-- What to work on --
In the listing below, locate the line that contains "lower_spool_half();" and the line that contains "imported = [obj". Restate word for word those two lines and every line between them, and nothing else.

★ ★ ★

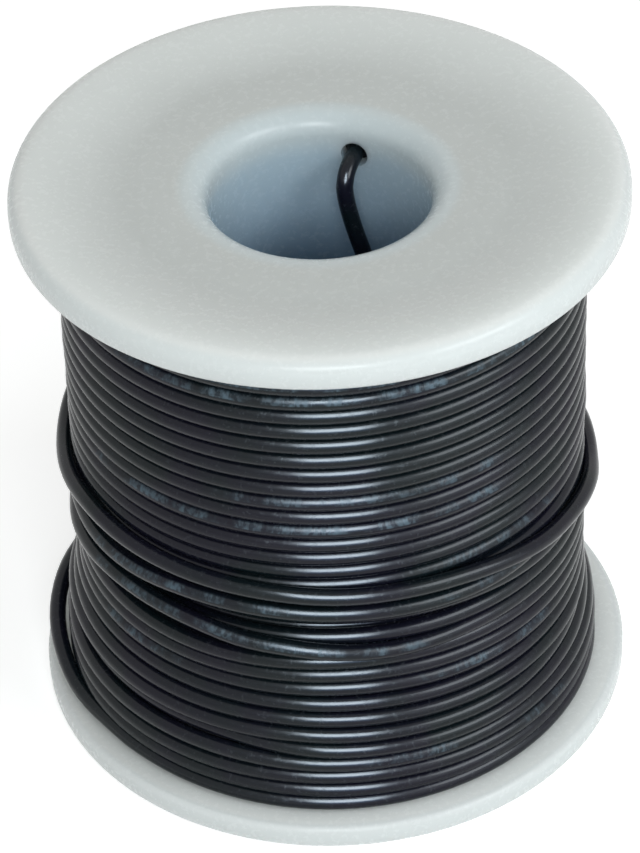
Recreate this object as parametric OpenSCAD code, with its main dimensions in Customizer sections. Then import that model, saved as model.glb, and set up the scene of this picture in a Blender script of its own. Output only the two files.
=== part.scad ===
// Flanged wire spool wound with insulated hook-up wire.
// Millimetres, +Z up, origin at the centre of the lower rim's resting circle.
// The spool is two moulded halves that join in the middle of the hollow barrel.
// The wire starts inside the bore, passes a hole in the barrel, fills the
// barrel layer by layer and ends on the outside near the lower flange.

/* [Spool] */
// Diameter of both flanges
flange_d = 70; // [68:1:90]
// Height over both rims
spool_h = 72; // [62:1:100]
// Diameter of the through bore that a rod carries
bore_d = 25.4; // [20:0.1:30]
// Wall of the hollow barrel
barrel_wall = 1.8; // [1.6:0.1:3]
// Radius of the rounded lip where the bore opens into a face
lip_round = 2.5; // [1:0.1:2.6]

/* [Flange] */
// Thickness of a flange at its rim
rim_t = 3.7; // [3.2:0.1:5]
// Depth of the flat face below the rim's crest
face_dish = 1.5; // [0.8:0.1:1.8]
// Radius of the rim's rounded outer and inner shoulders
rim_round = 1.9; // [1.2:0.1:2.3]
// Width of the flat land that the spool rests on
rim_land = 0.8; // [0.4:0.1:2]
// Radius of the sweep from the flat face up to the rim
dish_sweep = 3; // [1.5:0.1:5]
// Radius at the rim's edge on the winding side
edge_round = 0.7; // [0.3:0.1:1]
// Fillet where the barrel meets a flange
root_fillet = 0.8; // [0.3:0.1:1.5]

/* [Barrel joint] */
// Overlap of the step joint between the halves
joint_depth = 3; // [1.5:0.5:6]
// Clearance between the two steps
joint_clearance = 0.05; // [0.02:0.01:0.15]
// Chamfer on the joint's edges inside the bore
joint_chamfer = 0.4; // [0.2:0.1:0.6]

/* [Wire hole] */
// Diameter of the hole that the wire starts through
wire_hole_d = 3.2; // [2.8:0.1:4]
// Distance of the hole's centre from the upper flange
wire_hole_drop = 2.7; // [2.3:0.1:3.2]
// Direction of the hole round the barrel, in degrees from +X
wire_hole_angle = 71; // [69:1:73]

/* [Wire] */
// Diameter over the insulation
wire_d = 2; // [1.4:0.1:2.4]
// Diameter of one copper strand
strand_d = 0.38; // [0.2:0.02:0.4]
// How far the bare strands stand out of a cut end
strand_out = 0.6; // [0.3:0.1:3]

/* [Winding] */
// Diameter over the outer layer of turns
layer_d = 60.2; // [50:0.2:63]
// How much further out the last turns by the lower flange lie
rim_build = 2.6; // [1.5:0.1:4]
// Number of those last turns
rim_turns = 3.5; // [2:0.5:6]
// Height of the middle of the turns that stand proud of the layer
proud_turns_z = 33; // [24:1:44]
// Number of proud turns
proud_turns = 2; // [1:0.5:3]
// How far they stand proud
proud_rise = 1.7; // [0.5:0.1:3]
// Clearance between the winding and the spool
winding_clearance = 0.1; // [0.05:0.05:0.3]

/* [Hidden] */
$fn = 96;
cut = 1;

flange_r = flange_d / 2;
bore_r = bore_d / 2;
barrel_r = bore_r + barrel_wall;
joint_r = bore_r + barrel_wall / 2;
joint_z = spool_h / 2;

// The rim's crest, from the outer shoulder's centre to the inner one's
outer_shoulder_r = flange_r - rim_round;
inner_shoulder_r = outer_shoulder_r - rim_land;
// Where the sweep leaves the inner shoulder: both arcs share one tangent there
sweep_angle = acos((rim_round + dish_sweep - face_dish) / (rim_round + dish_sweep));
sweep_r = inner_shoulder_r - (rim_round + dish_sweep) * sin(sweep_angle);
tangent_r = inner_shoulder_r - rim_round * sin(sweep_angle);
tangent_z = rim_round * (1 - cos(sweep_angle));

wire_hole_z = spool_h - rim_t - wire_hole_drop;

// The winding's space between the flanges
winding_low = rim_t + winding_clearance;
winding_high = spool_h - rim_t - winding_clearance;
core_in_r = barrel_r + winding_clearance;
turn_r = (layer_d - wire_d) / 2;
// Rings of the tube lie on a circle, so its straight stretches run inside it
rings_per_turn = 24;
stretch_sag = (turn_r + rim_build) * (1 - cos(180 / rings_per_turn));
core_r = turn_r - wire_d / 2 - stretch_sag - winding_clearance;
turn_gap = 0.5;
turn_room = winding_high - winding_low - wire_d;
turns = min(24, floor(turn_room / (wire_d + turn_gap)));
turn_pitch = turn_room / turns;
first_turn_z = winding_high - wire_d / 2;
rise_turns = 0.5;
rim_start = turns - rim_turns;
proud_start = (first_turn_z - proud_turns_z) / turn_pitch - proud_turns / 2;
first_turn_angle = 100;
core_cone_z = first_turn_z - turn_pitch * rim_start - wire_d / 4;

// Centre line of the wire's inner end: out of the barrel's wall and down the bore
inner_end_route = [
    [4.7, 13.7, 65.6], [4.1, 11.9, 65.6], [3.6, 10.6, 65.4], [3.2, 9.6, 64.9], [3.0, 9.0, 64.2],
    [2.9, 8.7, 63.2], [3.1, 8.5, 61.4], [3.5, 8.3, 59.5], [4.0, 8.0, 57.6], [4.6, 7.7, 55.6],
    [5.2, 7.4, 53.6], [5.8, 7.1, 51.4], [6.3, 6.8, 49.0], [6.7, 6.5, 46.6], [6.9, 6.2, 44.2],
    [7.0, 5.9, 41.6], [7.0, 5.7, 39.6]
];

function unit(v) = v / norm(v);
function smooth_step(x) = let (t = max(0, min(1, x))) t * t * (3 - 2 * t);

// Direction of a path at point i: towards the next point at both ends, else the mean
function path_direction(path, i) =
    i == 0 ? unit(path[1] - path[0])
    : i == len(path) - 1 ? unit(path[i] - path[i - 1])
    : unit(unit(path[i] - path[i - 1]) + unit(path[i + 1] - path[i]));

function path_ring(path, i, radius, sides, reference) =
    let (along = path_direction(path, i),
         across = unit(cross(along, reference)),
         outward = cross(across, along))
    [for (k = [0 : sides - 1])
        let (a = 360 * (k + 0.5) / sides)
        path[i] + radius * (cos(a) * outward + sin(a) * across)];

// A round wire along a path, closed at both ends, all faces triangles.
// The reference direction is never parallel to the path.
module wire_along(path, diameter, sides, reference) {
    rings = len(path);
    points = [for (i = [0 : rings - 1])
        for (p = path_ring(path, i, diameter / 2, sides, reference)) p];
    walls = [for (i = [0 : rings - 2])
        for (k = [0 : sides - 1])
            let (a = i * sides + k,
                 b = i * sides + (k + 1) % sides)
            for (face = [[a, a + sides, b], [b, a + sides, b + sides]]) face];
    first_end = [for (k = [1 : sides - 2]) [0, k, k + 1]];
    last_base = (rings - 1) * sides;
    last_end = [for (k = [1 : sides - 2]) [last_base, last_base + k + 1, last_base + k]];
    polyhedron(points, concat(walls, first_end, last_end), convexity = 10);
}

// Radius and point of the winding's centre line after u turns from the top
function turn_radius(u) = turn_r
    + rim_build * smooth_step((u - rim_start) / rise_turns)
    + proud_rise * (smooth_step((u - proud_start) / rise_turns + 0.5)
        - smooth_step((u - proud_start - proud_turns) / rise_turns + 0.5));
function turn_point(u) =
    let (a = first_turn_angle - 360 * u, r = turn_radius(u))
    [r * cos(a), r * sin(a), first_turn_z - turn_pitch * u];

// The turns, with both ends running straight on for one wire diameter
turn_path =
    let (round_part = [for (i = [0 : turns * rings_per_turn])
            turn_point(i / rings_per_turn)],
         last = len(round_part) - 1,
         onward = [sin(first_turn_angle), -cos(first_turn_angle), 0])
    concat([round_part[0] - wire_d * onward], round_part, [round_part[last] + wire_d * onward]);
last_turn_end = turn_path[len(turn_path) - 1];

// Least gap between a turn and the next, over every pair of nearby rings
least_turn_gap = min([for (i = [0 : len(turn_path) - rings_per_turn + 1])
    for (j = [i + rings_per_turn - 2 : min(i + rings_per_turn + 2, len(turn_path) - 1)])
        norm(turn_path[i] - turn_path[j])]) - wire_d;
echo(turns = turns, turn_pitch = turn_pitch, least_turn_gap = least_turn_gap);

// Takes a square corner off as an arc; dx and dy point from the corner into the material
module rounded_off(corner, radius, dx, dy) {
    centre = corner + [dx * radius, dy * radius];
    outside = corner - [dx * cut, dy * cut];
    difference() {
        translate([min(centre[0], outside[0]), min(centre[1], outside[1])])
            square(radius + cut);
        translate(centre) circle(radius);
    }
}

// The empty space in front of a flange's face, inside the rim's crest
module dish_space() {
    difference() {
        union() {
            translate([0, -cut]) square([sweep_r, face_dish + cut]);
            polygon([[sweep_r - cut, -cut], [sweep_r - cut, face_dish], [sweep_r, face_dish],
                [tangent_r, tangent_z], [inner_shoulder_r, 0], [inner_shoulder_r, -cut]]);
            intersection() {
                translate([sweep_r, face_dish - dish_sweep]) circle(dish_sweep);
                translate([sweep_r, tangent_z]) square([tangent_r - sweep_r, face_dish]);
            }
        }
        translate([inner_shoulder_r, rim_round]) circle(rim_round);
    }
}

// Half of the spool in section, rim down; top is how far up its barrel reaches
module half_section(top) {
    difference() {
        union() {
            translate([bore_r, 0]) square([flange_r - bore_r, rim_t]);
            translate([bore_r, 0]) square([barrel_wall, top]);
            difference() {
                translate([barrel_r - cut, rim_t - cut]) square(root_fillet + cut);
                translate([barrel_r + root_fillet, rim_t + root_fillet]) circle(root_fillet);
            }
        }
        dish_space();
        rounded_off([flange_r, 0], rim_round, -1, 1);
        rounded_off([flange_r, rim_t], edge_round, -1, -1);
        rounded_off([bore_r, face_dish], lip_round, 1, 1);
    }
}

// What breaks the joint's edge inside the bore
module joint_edge() {
    polygon([
        [bore_r - cut, joint_z + cut],
        [bore_r - cut, joint_z - joint_chamfer],
        [bore_r, joint_z - joint_chamfer],
        [bore_r + joint_chamfer, joint_z],
        [bore_r + joint_chamfer, joint_z + cut]
    ]);
}

// The lower half carries the outer step, which reaches past the middle
module lower_spool_half() {
    color("#dfe5e3")
    rotate_extrude() {
        difference() {
            half_section(joint_z + joint_depth - joint_clearance);
            translate([0, joint_z]) square([joint_r + joint_clearance, joint_depth + cut]);
            joint_edge();
        }
    }
}

// The upper half carries the inner step, and the hole that the wire starts through
module upper_spool_half() {
    color("#dfe5e3")
    difference() {
        translate([0, 0, spool_h])
        mirror([0, 0, 1])
        rotate_extrude() {
            difference() {
                half_section(joint_z);
                translate([joint_r, joint_z - joint_depth])
                    square([barrel_wall, joint_depth + cut]);
                joint_edge();
            }
        }
        translate([0, 0, wire_hole_z])
        rotate([0, 0, wire_hole_angle])
        rotate([0, 90, 0])
            cylinder(d = wire_hole_d, h = barrel_r + root_fillet + cut);
    }
}

// The full layers under the outer one, as one plain body that keeps their outline
module wire_inner_layers() {
    corner = root_fillet + winding_clearance;
    color("#22252a")
    rotate_extrude()
        polygon([
            [core_in_r + corner, winding_low],
            [core_r + rim_build, winding_low],
            [core_r + rim_build, core_cone_z - rim_build],
            [core_r, core_cone_z],
            [core_r, winding_high],
            [core_in_r + corner, winding_high],
            [core_in_r, winding_high - corner],
            [core_in_r, winding_low + corner]
        ]);
}

// The turns that show, one unbroken wire from under the upper flange downwards
module wire_outer_layer() {
    color("#1d2025")
        wire_along(turn_path, wire_d, 6, [0, 0, 1]);
}

// Seven bare strands that start on a cut end and point along its wire
module copper_strands(end, direction) {
    lie = strand_d + 0.02;
    color("#b87a4b")
    translate(end)
    rotate([0, acos(direction[2]), atan2(direction[1], direction[0])]) {
        cylinder(d = strand_d, h = strand_out, $fn = 24);
        for (k = [0 : 5])
            rotate([0, 0, 60 * k])
            translate([lie, 0, 0])
                cylinder(d = strand_d, h = strand_out, $fn = 24);
    }
}

module wire_outer_end_copper() {
    copper_strands(last_turn_end, path_direction(turn_path, len(turn_path) - 1));
}

// The wire's first stretch, through the barrel's hole and down inside the bore
module wire_inner_end() {
    color("#1d2025")
        wire_along(inner_end_route, wire_d, 8, [1, 0, 0]);
}

module wire_inner_end_copper() {
    last = len(inner_end_route) - 1;
    copper_strands(inner_end_route[last], path_direction(inner_end_route, last));
}

lower_spool_half();
upper_spool_half();
wire_inner_layers();
wire_outer_layer();
wire_outer_end_copper();
wire_inner_end();
wire_inner_end_copper();
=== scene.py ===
import math

import bmesh
import bpy
import numpy as np
from mathutils import Matrix, Vector


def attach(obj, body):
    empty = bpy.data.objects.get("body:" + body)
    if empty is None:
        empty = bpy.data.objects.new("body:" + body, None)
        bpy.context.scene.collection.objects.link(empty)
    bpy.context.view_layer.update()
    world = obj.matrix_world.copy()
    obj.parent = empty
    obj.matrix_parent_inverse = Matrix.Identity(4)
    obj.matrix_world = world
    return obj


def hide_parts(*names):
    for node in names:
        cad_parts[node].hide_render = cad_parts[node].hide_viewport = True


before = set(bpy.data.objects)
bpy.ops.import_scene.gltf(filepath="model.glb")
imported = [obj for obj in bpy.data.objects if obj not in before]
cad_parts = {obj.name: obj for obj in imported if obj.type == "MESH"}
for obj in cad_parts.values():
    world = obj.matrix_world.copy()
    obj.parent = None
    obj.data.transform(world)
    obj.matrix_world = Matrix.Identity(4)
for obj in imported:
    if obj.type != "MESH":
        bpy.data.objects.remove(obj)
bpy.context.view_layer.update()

mm = 0.001
root = "root"


def report(words):
    print("[wire spool]", words)


camera = {
    "centre": (0.0, 0.0, 36.04),  # mm, the middle of the spool
    "distance": 493.82,           # mm
    "elevation": 38.8946,         # degrees
    "roll": -2.0448,              # degrees
    "aim": (-0.914, -0.551),      # mm to the right of the centre and above it
    "lens": 177.87,
    "sensor": 36.0,
    "clip": (0.01, 20.0),         # m
}


def makeCamera(c):
    e, roll = math.radians(c["elevation"]), math.radians(c["roll"])
    forward = Vector((0, math.cos(e), -math.sin(e)))
    right, up = Vector((1, 0, 0)), Vector((0, math.sin(e), math.cos(e)))
    tiltedRight = math.cos(roll) * right + math.sin(roll) * up
    tiltedUp = -math.sin(roll) * right + math.cos(roll) * up
    centre = Vector(c["centre"])
    place = centre - forward * c["distance"]
    aim = centre + tiltedRight * c["aim"][0] + tiltedUp * c["aim"][1]
    back = (place - aim).normalized()
    side = (tiltedRight - back * tiltedRight.dot(back)).normalized()
    top = back.cross(side)
    data = bpy.data.cameras.new("viewCamera")
    data.lens, data.sensor_width = c["lens"], c["sensor"]
    data.clip_start, data.clip_end = c["clip"]
    made = bpy.data.objects.new("viewCamera", data)
    bpy.context.scene.collection.objects.link(made)
    turned = Matrix((side, top, back)).transposed().to_4x4()
    made.matrix_world = Matrix.Translation(place * mm) @ turned
    bpy.context.scene.camera = made


makeCamera(camera)
report("camera set")


# small helpers for node trees: an output is linked, a plain value is set
def feed(tree, node, inputs):
    for key, value in inputs.items():
        if isinstance(value, bpy.types.NodeSocket):
            tree.links.new(value, node.inputs[key])
        else:
            node.inputs[key].default_value = value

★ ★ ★

-- Written response --
lower_spool_half();
upper_spool_half();
wire_inner_layers();
wire_outer_layer();
wire_outer_end_copper();
wire_inner_end();
wire_inner_end_copper();
=== scene.py ===
import math

import bmesh
import bpy
import numpy as np
from mathutils import Matrix, Vector


def attach(obj, body):
    empty = bpy.data.objects.get("body:" + body)
    if empty is None:
        empty = bpy.data.objects.new("body:" + body, None)
        bpy.context.scene.collection.objects.link(empty)
    bpy.context.view_layer.update()
    world = obj.matrix_world.copy()
    obj.parent = empty
    obj.matrix_parent_inverse = Matrix.Identity(4)
    obj.matrix_world = world
    return obj


def hide_parts(*names):
    for node in names:
        cad_parts[node].hide_render = cad_parts[node].hide_viewport = True


before = set(bpy.data.objects)
bpy.ops.import_scene.gltf(filepath="model.glb")
imported = [obj for obj in bpy.data.objects if obj not in before]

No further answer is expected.